Per evidenti motivi di opportunità, non possono parlare del caso che li riguarda, ma per bocca del giornalista Nando Sanvito, invitano ad attendere ciò che accadrà a breve, quando la Procura di Bolzano si pronuncerà a metà settembre.
Meeting di Rimini, l’allenatore Sandro Donati e il marciatore Alex Schwazer fanno incetta di applausi raccontando la loro storia e di come tra di loro sia nato un rapporto che va al di là dell’aspetto professionale e che le note vicissitudini giudiziarie non ha fatto altro che cementare.

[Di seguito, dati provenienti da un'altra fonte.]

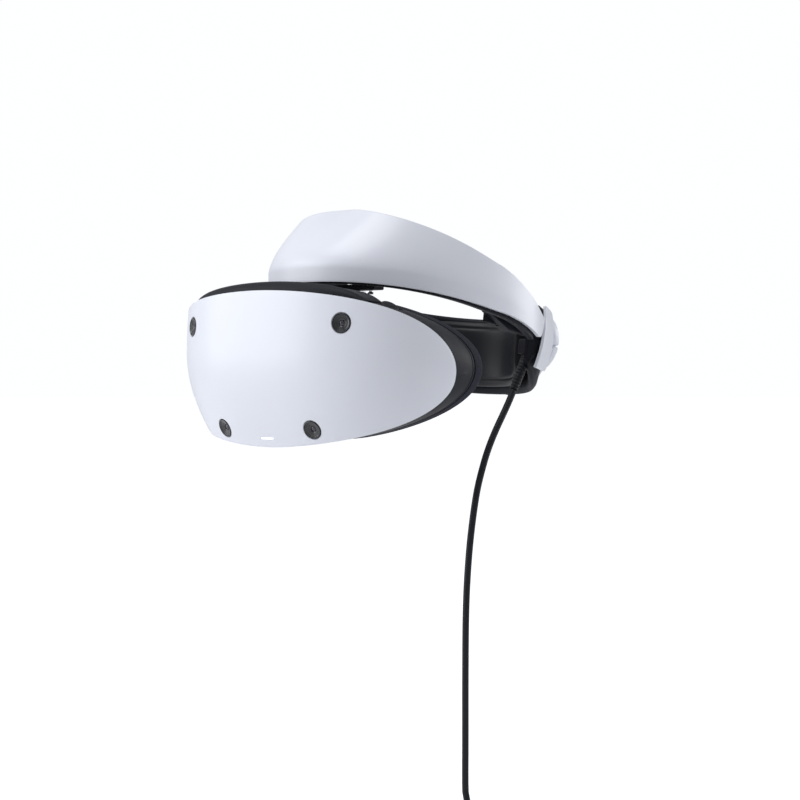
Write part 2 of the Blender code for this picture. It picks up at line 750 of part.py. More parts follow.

Stimolati da Sanvito, giornalista che non ha mai smesso di seguire il “caso Schwazer”, allenatore e atleta hanno ripercorso quanto loro accaduto in questi anni. Per entrambi, come ha raccontato Donati, rimettersi in gioco, e assieme, è stata una sfida. E sebbene, al momento, la loro storia, almeno quella pubblica, appare come una sconfitta (Schwazer è stato squalificato per otto anni con l’accusa di aver fatto uso di doping prima delle Olimpiadi di Rio), l’ultima parola non è ancora stata scritta. La scriverà, si spera per amore di verità, la Procura di Bolzano che, come si diceva, è stata chiamata a pronunciarsi sull’effettiva colpevolezza del campione italiano (e sulla cui innocenza Tempi non ha mai avuto dubbi, come scrivemmo a suo tempo).
L’incontro del Meeting ha voluto soprattutto documentare il rapporto, per certi versi inusuale e straordinario, tra i due. Donati è l’uomo che per primo e con maggior tenacia ha sempre denunciato le grandi truffe (caso Evangelisti su tutti) dell’atletica italiana. Le sue battaglie contro il doping sono note e gli hanno sempre attirato l’antipatia e l’aperto boicottaggio dell’ambiente (“io – ha detto Donati – non sono mai stato perdonato. Io sono considerato un traditore da quelle istituzioni corrotte che governano questo ambiente delinquenziale”). Schwazer è il campione che dopo l’oro olimpico a Pechino cade, assume epo, si presenta in conferenza stampa, piange, e poi si rialza. Ha il coraggio di ricominciare e di rivolgersi al suo accusatore, Donati, “perché l’unica possibilità seria per riprovarci era farlo in maniera assolutamente pulita e corretta”.
Per questo Schwazer andò da lui: non voleva fare sconti a nessuno, innanzitutto a se stesso. “Fui sorpreso dalla richiesta – ha detto Donati – ma mi convinse perché era disposto ad accettare tutte le mie condizioni (controlli a sorpresa, i miei metodi di allenamento) e a mettersi in gioco totalmente. Anche quando gli ho chiesto di presentarsi davanti alla magistratura per denunciare due medici per vicende di doping, lo fece. E, attenzione alle date: denunciò i due medici, poi inquisiti per favoreggiamento, di cui uno faceva parte della Iaaf, il 16 dicembre 2015, e un’ora dopo partì l’ordine di un controllo antidoping su di lui 15 giorni dopo”. Quel controllo che portò alla squalifica di otto anni.
Dopo i fattacci di Rio, il rapporto tra Schwazer e Donati non si è interrotto, e questa non è cosa scontata. “Alex è un atleta straordinario e la sua positività è stata creata”, ha detto Donati. “Non l’ho mai abbandonato e non l’abbandonerò mai. Devo dire che la sua innocenza è sempre stata capita in Italia soprattutto dagli ambienti cattolici, forse perché hanno l’idea che l’uomo può cambiare, cadere e rialzarsi e che il suo errore non è la parola ultima sulla vita. Anche il mondo sportivo dovrebbe essere così e invece è il contrario. Fanno dell’atleta dopato il simbolo della loro intransigenza, ma solo per autoassolversi”.
Oggi Schwazer allena un gruppo di amatori, spera che gli sia restituito l’onore e continua a frequentare Donati. “Mi ha allenato gratuitamente, non mi ha mai mollato. Il nostro rapporto non è finito a Rio e non finirà mai”.